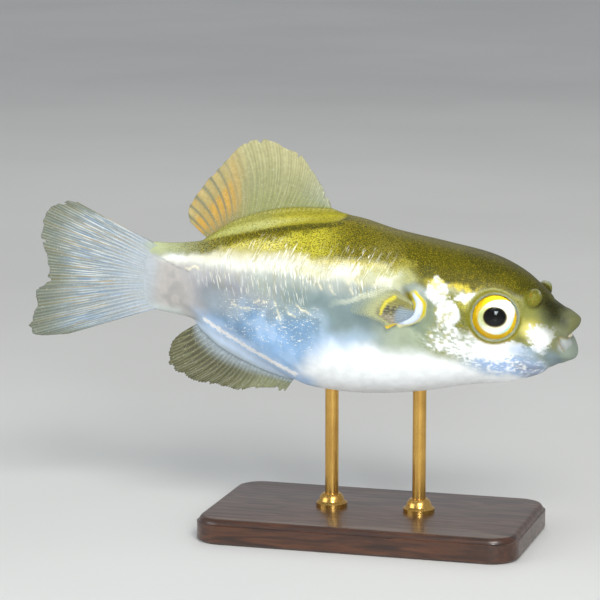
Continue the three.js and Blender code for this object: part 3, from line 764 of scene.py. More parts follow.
def paint_snout(p):
    """The grey snout with its dark bridge, the lips, the mouth's line and the nasal lobe."""
    p.speckle = p.speckle * (0.25 + 0.75 * ease(p.s, 4, 9))
    p.lay(ease(p.ws, 5.2, 1.6), SNOUT_GREY, 0.05)
    p.dab(3.5, 3.5, 2.9, 2.1, (36, 38, 26), 0.85, 0, soft=0.7, tilt=-40)
    p.dab(4.1, 5.3, 3.3, 1.4, (12, 13, 4), 1, 0, soft=0.7, tilt=-42)
    p.dab(7.6, -2.6, 2.6, 1.2, (62, 70, 80), 0.75, 0.1, soft=0.7, tilt=-20)
    p.dab(8.2, -0.3, 1.5, 0.8, (46, 46, 27), 0.85, 0, soft=0.7, tilt=15)
    p.dab(2.6, -3.6, 2.4, 1.7, (46, 53, 57), 0.8, 0.05, soft=0.5, tilt=-38)
    p.lay(ease(p.ws, 1.6, 0.0) * 0.7 * ease(p.z, 0.5, 2), (41, 42, 25))
    p.lay(ease(p.ws, 2.4, 0.8) * ease(p.z, 1.0, -0.5) * 0.8, (52, 57, 53))
    side = ease(np.abs(p.y), 0.8, 1.6)
    p.dab(1.1, -0.7, 0.9, 0.9, (70, 71, 72), side * 0.6, 0.1, soft=0.5)
    p.lay(p.line(MOUTH_LINE, 0.12, wander=0.1) * side * 0.8, (50, 44, 20))

    organ = local(p.s, np.abs(p.y), p.z, NASAL)
    across, out, along = organ @ NASAL_ACROSS, organ @ NASAL_OUT, organ @ NASAL_ALONG
    on_organ = ease(np.hypot(across / 1.7, along / 2.1), 1.15, 0.9) * ease(out, 0.2, 0.9)
    p.lay(on_organ, (45, 45, 15), 0)
    freckle = ease(noise(p.s, p.y, p.z, 0.36), 0.68, 0.80)
    p.lay(on_organ * freckle * 0.45, (62, 34, 6))
    pit = np.hypot(across - PIT.across, along - PIT.along)
    rim = bell(pit - PIT.rim, 0.22) * ease(along, 0.2, 1.2)
    p.lay(on_organ * rim * 0.7, (64, 69, 64))
    p.lay(ease(pit, 0.55, 0.2) * on_organ * 0.8, (36, 36, 16))


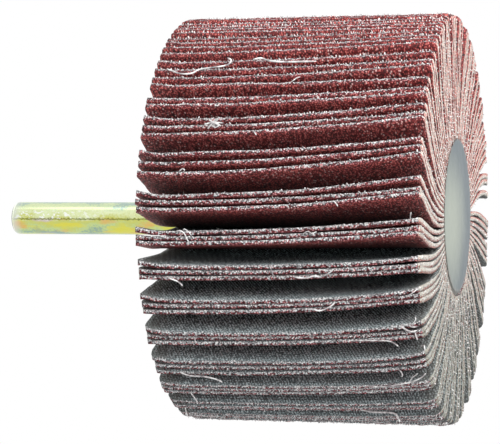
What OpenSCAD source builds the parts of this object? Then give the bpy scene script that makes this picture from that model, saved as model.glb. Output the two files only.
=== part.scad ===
// Mounted flap wheel: packs of coated cloth flaps cast into a resin core
// on a plain round shank. The wheel stands on its front end face, z = 0,
// with the shank pointing up. Millimetres and degrees.

/* [Wheel] */
// Diameter over the flap tips
wheel_d = 77.5; // [60:0.5:100]
// Width of the wheel along the shank
wheel_w = 50.8; // [20:0.1:80]
// Number of flap packs around the core
packs = 36; // [18:1:40]
// Flaps in one pack
flaps_per_pack = 3; // [2:1:4]

/* [Flaps] */
// Thickness of the coated cloth, grit included
cloth_t = 0.75; // [0.5:0.05:0.9]
// Free room between neighbouring flaps at their inner ends
root_gap = 0.03; // [0.02:0.01:0.1]
// Distance that the tips bend sideways from a straight radial line
tip_bend = 5.4; // [0:0.1:7]
// Angle between neighbouring tips of one pack
tip_spread = 2.25; // [1.8:0.05:3]
// Where the S of a flap ends: 180 would bring the tips back to radial
bend_phase = 150; // [110:5:175]
// Straight pieces that draw the bend of one flap
bend_steps = 8; // [5:1:12]

/* [Core] */
// Reach of the resin flanges past the inner ends of the flaps
root_cover = 1.1; // [0.6:0.1:3]
// Depth of a flange at the inner ends of the flaps
flange_inner_t = 1.4; // [0.8:0.1:3]
// Extra depth of a flange at its rim, which hooks into the flap notches
hook_t = 1.2; // [0.4:0.1:2]
// Radius of the rounded flange edge
rim_round = 0.6; // [0.2:0.1:0.7]
// Bond gap between the resin and what is cast into it
bond_gap = 0.02; // [0.01:0.01:0.05]

/* [Shank] */
// Diameter of the shank
shank_d = 6.35; // [3:0.05:8]
// Free length of the shank outside the wheel
shank_free = 38.1; // [20:0.1:60]
// Resin left in front of the cast-in end of the shank
shank_cover = 5; // [2:0.5:10]
// Rounding of the free end
tip_round = 1.1; // [0.2:0.1:1.4]
// Depth to which the cast-in length is turned down below the free shank
cast_step = 0.5; // [0.4:0.05:0.7]
// Number of retaining grooves in the cast-in length
grooves = 3; // [1:1:5]
// Width of a retaining groove
groove_w = 1.6; // [1.3:0.1:2.4]
// Depth of a retaining groove
groove_depth = 0.5; // [0.2:0.05:0.6]

/* [Hidden] */
$fn = 64;
flap_count = packs * flaps_per_pack;
flap_pitch = 360 / flap_count;
tip_r = wheel_d / 2;
// inner ends of the flaps: as close to the axis as their thickness allows
root_r = (cloth_t + root_gap) / 2 / tan(flap_pitch / 2);
core_r = root_r - bond_gap;
hub_r = root_r + root_cover;
// sideways bend of the tips as an angle about the axis
tip_turn = tip_bend / tip_r * 180 / PI;
shank_r = shank_d / 2;
cast_r = shank_r - cast_step;
shank_in = wheel_w - shank_cover;
groove_pitch = shank_in / (grooves + 1);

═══

- [Aim]
Provide an exact reproduction of all the entries shown above.

- [Exercise output]
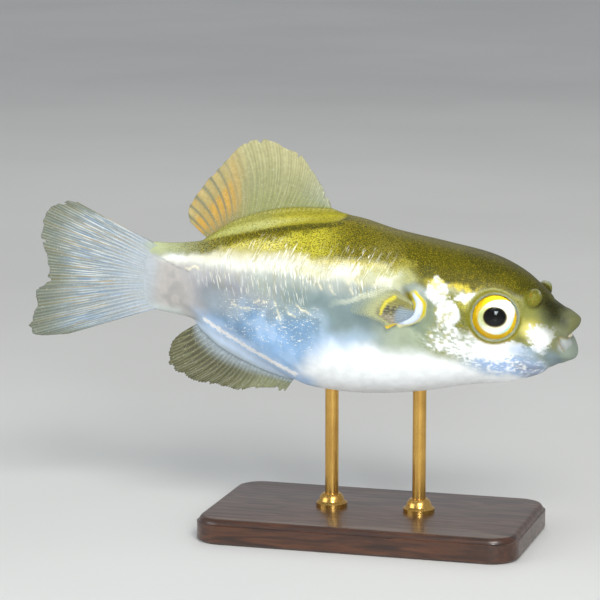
Continue the three.js and Blender code for this object: part 3, from line 764 of scene.py. More parts follow.
def paint_snout(p):
    """The grey snout with its dark bridge, the lips, the mouth's line and the nasal lobe."""
    p.speckle = p.speckle * (0.25 + 0.75 * ease(p.s, 4, 9))
    p.lay(ease(p.ws, 5.2, 1.6), SNOUT_GREY, 0.05)
    p.dab(3.5, 3.5, 2.9, 2.1, (36, 38, 26), 0.85, 0, soft=0.7, tilt=-40)
    p.dab(4.1, 5.3, 3.3, 1.4, (12, 13, 4), 1, 0, soft=0.7, tilt=-42)
    p.dab(7.6, -2.6, 2.6, 1.2, (62, 70, 80), 0.75, 0.1, soft=0.7, tilt=-20)
    p.dab(8.2, -0.3, 1.5, 0.8, (46, 46, 27), 0.85, 0, soft=0.7, tilt=15)
    p.dab(2.6, -3.6, 2.4, 1.7, (46, 53, 57), 0.8, 0.05, soft=0.5, tilt=-38)
    p.lay(ease(p.ws, 1.6, 0.0) * 0.7 * ease(p.z, 0.5, 2), (41, 42, 25))
    p.lay(ease(p.ws, 2.4, 0.8) * ease(p.z, 1.0, -0.5) * 0.8, (52, 57, 53))
    side = ease(np.abs(p.y), 0.8, 1.6)
    p.dab(1.1, -0.7, 0.9, 0.9, (70, 71, 72), side * 0.6, 0.1, soft=0.5)
    p.lay(p.line(MOUTH_LINE, 0.12, wander=0.1) * side * 0.8, (50, 44, 20))

    organ = local(p.s, np.abs(p.y), p.z, NASAL)
    across, out, along = organ @ NASAL_ACROSS, organ @ NASAL_OUT, organ @ NASAL_ALONG
    on_organ = ease(np.hypot(across / 1.7, along / 2.1), 1.15, 0.9) * ease(out, 0.2, 0.9)
    p.lay(on_organ, (45, 45, 15), 0)
    freckle = ease(noise(p.s, p.y, p.z, 0.36), 0.68, 0.80)
    p.lay(on_organ * freckle * 0.45, (62, 34, 6))
    pit = np.hypot(across - PIT.across, along - PIT.along)
    rim = bell(pit - PIT.rim, 0.22) * ease(along, 0.2, 1.2)
    p.lay(on_organ * rim * 0.7, (64, 69, 64))
    p.lay(ease(pit, 0.55, 0.2) * on_organ * 0.8, (36, 36, 16))


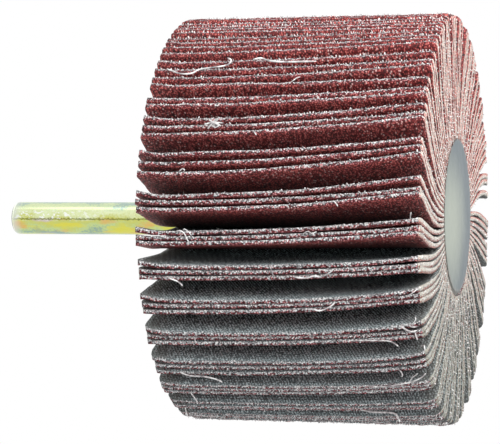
What OpenSCAD source builds the parts of this object? Then give the bpy scene script that makes this picture from that model, saved as model.glb. Output the two files only.
=== part.scad ===
// Mounted flap wheel: packs of coated cloth flaps cast into a resin core
// on a plain round shank. The wheel stands on its front end face, z = 0,
// with the shank pointing up. Millimetres and degrees.

/* [Wheel] */
// Diameter over the flap tips
wheel_d = 77.5; // [60:0.5:100]
// Width of the wheel along the shank
wheel_w = 50.8; // [20:0.1:80]
// Number of flap packs around the core
packs = 36; // [18:1:40]
// Flaps in one pack
flaps_per_pack = 3; // [2:1:4]

/* [Flaps] */
// Thickness of the coated cloth, grit included
cloth_t = 0.75; // [0.5:0.05:0.9]
// Free room between neighbouring flaps at their inner ends
root_gap = 0.03; // [0.02:0.01:0.1]
// Distance that the tips bend sideways from a straight radial line
tip_bend = 5.4; // [0:0.1:7]
// Angle between neighbouring tips of one pack
tip_spread = 2.25; // [1.8:0.05:3]
// Where the S of a flap ends: 180 would bring the tips back to radial
bend_phase = 150; // [110:5:175]
// Straight pieces that draw the bend of one flap
bend_steps = 8; // [5:1:12]

/* [Core] */
// Reach of the resin flanges past the inner ends of the flaps
root_cover = 1.1; // [0.6:0.1:3]
// Depth of a flange at the inner ends of the flaps
flange_inner_t = 1.4; // [0.8:0.1:3]
// Extra depth of a flange at its rim, which hooks into the flap notches
hook_t = 1.2; // [0.4:0.1:2]
// Radius of the rounded flange edge
rim_round = 0.6; // [0.2:0.1:0.7]
// Bond gap between the resin and what is cast into it
bond_gap = 0.02; // [0.01:0.01:0.05]

/* [Shank] */
// Diameter of the shank
shank_d = 6.35; // [3:0.05:8]
// Free length of the shank outside the wheel
shank_free = 38.1; // [20:0.1:60]
// Resin left in front of the cast-in end of the shank
shank_cover = 5; // [2:0.5:10]
// Rounding of the free end
tip_round = 1.1; // [0.2:0.1:1.4]
// Depth to which the cast-in length is turned down below the free shank
cast_step = 0.5; // [0.4:0.05:0.7]
// Number of retaining grooves in the cast-in length
grooves = 3; // [1:1:5]
// Width of a retaining groove
groove_w = 1.6; // [1.3:0.1:2.4]
// Depth of a retaining groove
groove_depth = 0.5; // [0.2:0.05:0.6]

/* [Hidden] */
$fn = 64;
flap_count = packs * flaps_per_pack;
flap_pitch = 360 / flap_count;
tip_r = wheel_d / 2;
// inner ends of the flaps: as close to the axis as their thickness allows
root_r = (cloth_t + root_gap) / 2 / tan(flap_pitch / 2);
core_r = root_r - bond_gap;
hub_r = root_r + root_cover;
// sideways bend of the tips as an angle about the axis
tip_turn = tip_bend / tip_r * 180 / PI;
shank_r = shank_d / 2;
cast_r = shank_r - cast_step;
shank_in = wheel_w - shank_cover;
groove_pitch = shank_in / (grooves + 1);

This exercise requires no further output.